A good majority of the villagers work in agriculture. By no coincidence payday is on souq day. On souq day the farm managers come to town with large wads of cash. The field workers seek them out one by one and get their money to live off for the next week. By days end most of that money is gone.

Souq day is about more than just shopping for food. It is an important day for community. It’s guaranteed that the whole village will be flooded visitors. Relatives visit with each other. Business deals are negotiated. The Sheriff comes to town. The normally vacant cafes in town are full of people chatting over a cup of tea or coffee.

I had a souq tradition. Every Sunday I would wake up early because my bedroom window was on the perimeter of the souq field. I would get up and buy sfinge. Sfinge is fried dough like a doughnut but without a sugary topping. Then I would go shopping with my host mother. I was always looking for the most outrageous thing I could find. The best souq find I made was a knockoff Dolce and Gabbana belt. It was thick white leather and had a gaudy belt buckle. The buckle was shiny chrome and in the shape of my initials DG in cursive font. After navigating the souq my host mother would make a large lunch and we would share it with friends and relatives.

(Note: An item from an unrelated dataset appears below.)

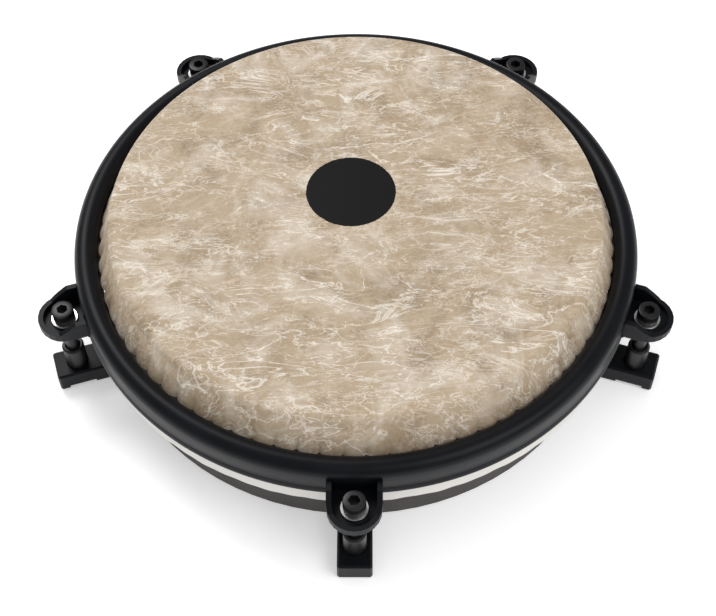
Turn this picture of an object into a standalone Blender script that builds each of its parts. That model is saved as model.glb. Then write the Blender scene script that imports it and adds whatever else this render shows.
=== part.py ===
# Shallow travel conga with one 11 3/4 inch head, five cup-shaped ears on the rim and five tension bolts.
# Metres, +Z up. The drum stands on the undersides of its lugs, and one lug points to -Y, the player's side.
import math

import bmesh
import bpy
from mathutils import Matrix

# Stations: one ear, bolt and lug at each, counted anticlockwise from the player's side
STATIONS = ("front", "right", "back_right", "back_left", "left")
FIRST_STATION_DEG = -90.0
BOLT_CIRCLE_RADIUS = 0.1831

# Gap left between pieces that touch on the real drum
SEAT_GAP = 0.0003

# Head: fibre film drawn over the shell, under the rim and down to a cut tail
HEAD_RADIUS = 0.1492
HEAD_TOP = 0.0948
HEAD_EDGE_ROUND = 0.0045
FILM = 0.0005
TAIL_LENGTH = 0.0275
TAIL_FLARE = 0.0006

# Shell: a straight skirt with a neck that narrows to the bearing edge
SHELL_RADIUS = 0.1575
SHELL_WALL = 0.006
SHELL_FOOT_CLEARANCE = 0.0015
SHELL_STRAIGHT_TOP = 0.040
NECK_MIDDLE_HEIGHT = 0.062
NECK_MIDDLE_RADIUS = 0.1523
SHELL_EDGE_SOFTENING = 0.001

# Rim: a rolled strip with a round crown, a short inner leg and a long outer wall
RIM_RADIUS = 0.172
RIM_WIDTH = 0.0138
RIM_GAUGE = 0.0026
RIM_BOTTOM = 0.0553
RIM_HEIGHT = 0.0222
RIM_INNER_LEG = 0.002

# Flesh hoop: a round bar under the inner leg of the rim
HOOP_BAR = 0.008
HOOP_OFFSET_FROM_LEG = 0.0014

# Ears: pressed cups welded to the outer wall of the rim
EAR_RADIUS = 0.0155
EAR_GAUGE = 0.003
EAR_LIP = 0.0037
EAR_TAB = 0.0112
EAR_TAB_REACH = 0.0055
EAR_SLOPE_REACH = 0.016
EAR_BOTTOM_ROUND = 0.0018
EAR_HOLE_RADIUS = 0.0045

# Tension bolts: M8 socket-head cap screws, with a plain washer under each head
BOLT_RADIUS = 0.0039
BOLT_LENGTH = 0.050
BOLT_HEAD_RADIUS = 0.0065
BOLT_HEAD_HEIGHT = 0.008
BOLT_CHAMFER = 0.0008
HEX_ACROSS_FLATS = 0.006
HEX_DEPTH = 0.0048
WASHER_RADIUS = 0.008
WASHER_HOLE_RADIUS = 0.0043
WASHER_THICKNESS = 0.0016

# Threaded barrels: turned sleeves that stand in the lugs, held down by a flange
BARREL_RADIUS = 0.0067
BARREL_BORE_RADIUS = 0.0043
BARREL_TOP = 0.0315
BARREL_CHAMFER = 0.001
BARREL_FLANGE_RADIUS = 0.0082
BARREL_FLANGE = 0.0025

# Lugs: an arm under each bolt with a back plate against the shell
LUG_WIDTH = 0.0204
LUG_ARM_HEIGHT = 0.014
LUG_REACH = 0.1972
LUG_BACK_HEIGHT = 0.0385
LUG_BACK_THICKNESS = 0.005
LUG_EDGE = 0.0012
NOTCH_LENGTH = 0.0166
NOTCH_DEPTH = 0.003

# Lug screws: two M6 button heads a lug, put in from inside the shell through a backing plate
LUG_SCREW_RADIUS = 0.0029
LUG_SCREW_LENGTH = 0.014
LUG_SCREW_HEAD_RADIUS = 0.0052
LUG_SCREW_HEAD_HEIGHT = 0.0033
LUG_SCREW_SOCKET_ACROSS_FLATS = 0.004
LUG_SCREW_SOCKET_DEPTH = 0.002
LUG_SCREW_HEIGHTS = {"lower": 0.0085, "upper": 0.0295}
SCREW_HOLE_CLEARANCE = 0.0004
PLATE_WIDTH = 0.013
PLATE_THICKNESS = 0.002
PLATE_MARGIN = 0.0065

# Sides of the faceted round pieces
RING_SIDES = 80
SMALL_SIDES = 20
CROWN_STEPS = 6

# How far a cutter runs past the piece it cuts
OVERSHOOT = 0.005

# Heights and radii that follow from the sizes above
crown_outer = RIM_WIDTH / 2
crown_radius = RIM_RADIUS - crown_outer
crown_height = RIM_BOTTOM + RIM_HEIGHT - crown_outer
rim_inner_radius = RIM_RADIUS - RIM_WIDTH
leg_bottom = crown_height - RIM_INNER_LEG
film_over_hoop = leg_bottom - SEAT_GAP
hoop_height = film_over_hoop - FILM - SEAT_GAP - HOOP_BAR / 2
hoop_radius = rim_inner_radius + RIM_GAUGE / 2 + HOOP_OFFSET_FROM_LEG
rim_wall_inside = RIM_RADIUS - RIM_GAUGE
bearing_radius = HEAD_RADIUS - FILM - SEAT_GAP
ear_floor = RIM_BOTTOM + EAR_GAUGE
washer_bottom = ear_floor + SEAT_GAP
bolt_seat = washer_bottom + WASHER_THICKNESS + SEAT_GAP
shell_inside = SHELL_RADIUS - SHELL_WALL
lug_back = SHELL_RADIUS + SEAT_GAP
notch_top = NOTCH_DEPTH
flange_seat = notch_top + BARREL_FLANGE + SEAT_GAP
plate_face = math.sqrt(shell_inside ** 2 - (PLATE_WIDTH / 2) ** 2) - SEAT_GAP * 1.5
screw_seat = plate_face - PLATE_THICKNESS - SEAT_GAP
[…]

I miss the souq. It is one of my fondest memories of Had Ait Mimoun. I forged good relationships from the vendors I shopped from. I spent a lot of time talking and visiting with people on souq day. Most of my cultural and language competence came from my experiences on souq day.




Kate said...

Wow, Mr. Gomez, I really enjoyed this post. I have never heard of Souq days, and it is really interesting how the local population seemingly thrives on "Souqs" and the days they are in operation. It is also interesting to think about souqs in how this eliminates the problem of food deserts in areas that would otherwise face extreme access barriers. Very nice.

Ahva said...

I really appreciate this post -- thank you for giving an international perspective on rurality with your explanation of the Souq. Your explanation of the Souq being an especially important day both economically and with respect to family, fellowship, and community life reminds me of small-town festivals. Many small towns in rural areas have an annual festival that they are relatively well-known for, and people from surrounding towns and regions will often flock to the host town to attend. Often, the host town's economy depends on the influx of visitors and customers during the festival, and the festival also fosters fellowship within the community. For example, my husband's rural hometown of Pendleton, Oregon hosts the annual "Round-Up" -- a rodeo weekend which attracts 50,000 visitors to an isolated town with a population of 16,000. During the Round-Up, businesses boom, and, in my husband's words, "family and friends from out of town come to visit, and the whole community bonds."

Though the Souq appears to occur more often and on a smaller scale than the small-town festivals I've described, it seems like it serves many of the same purposes as those festivals -- economic growth and community fellowship.

Desi Fairly said...

I am always interested to hear about "farmers markets" equivalents in other countries. The Souq days in Morocco sound like they attract every member of the community. You describe a market that provides food that is otherwise extremely difficult to obtain and absolutely essential to the diets of shoppers. I feel like most farmers markets in the United States do not play the same role. Oakland's market, for example, is catty-corner from a major supermarket. The prices at the Oakland farmers market are noticeably higher than one would pay at the nearby grocery store. It attracts affluent people who are more concerned with the popular organic movement than with having a source of food. I am not saying that Morocco's market is better or worse than the farmers market I’ve described in the United States. I am simply noting the difference in cultural niches that such markets play within a community.

David Gomez said...

Aha this is a great point about festivals. In Morocco there are countless local festivals. Most of them celebrate a local crop. For instance there are festivals for roses, apples, and dates. There is even one for weddings.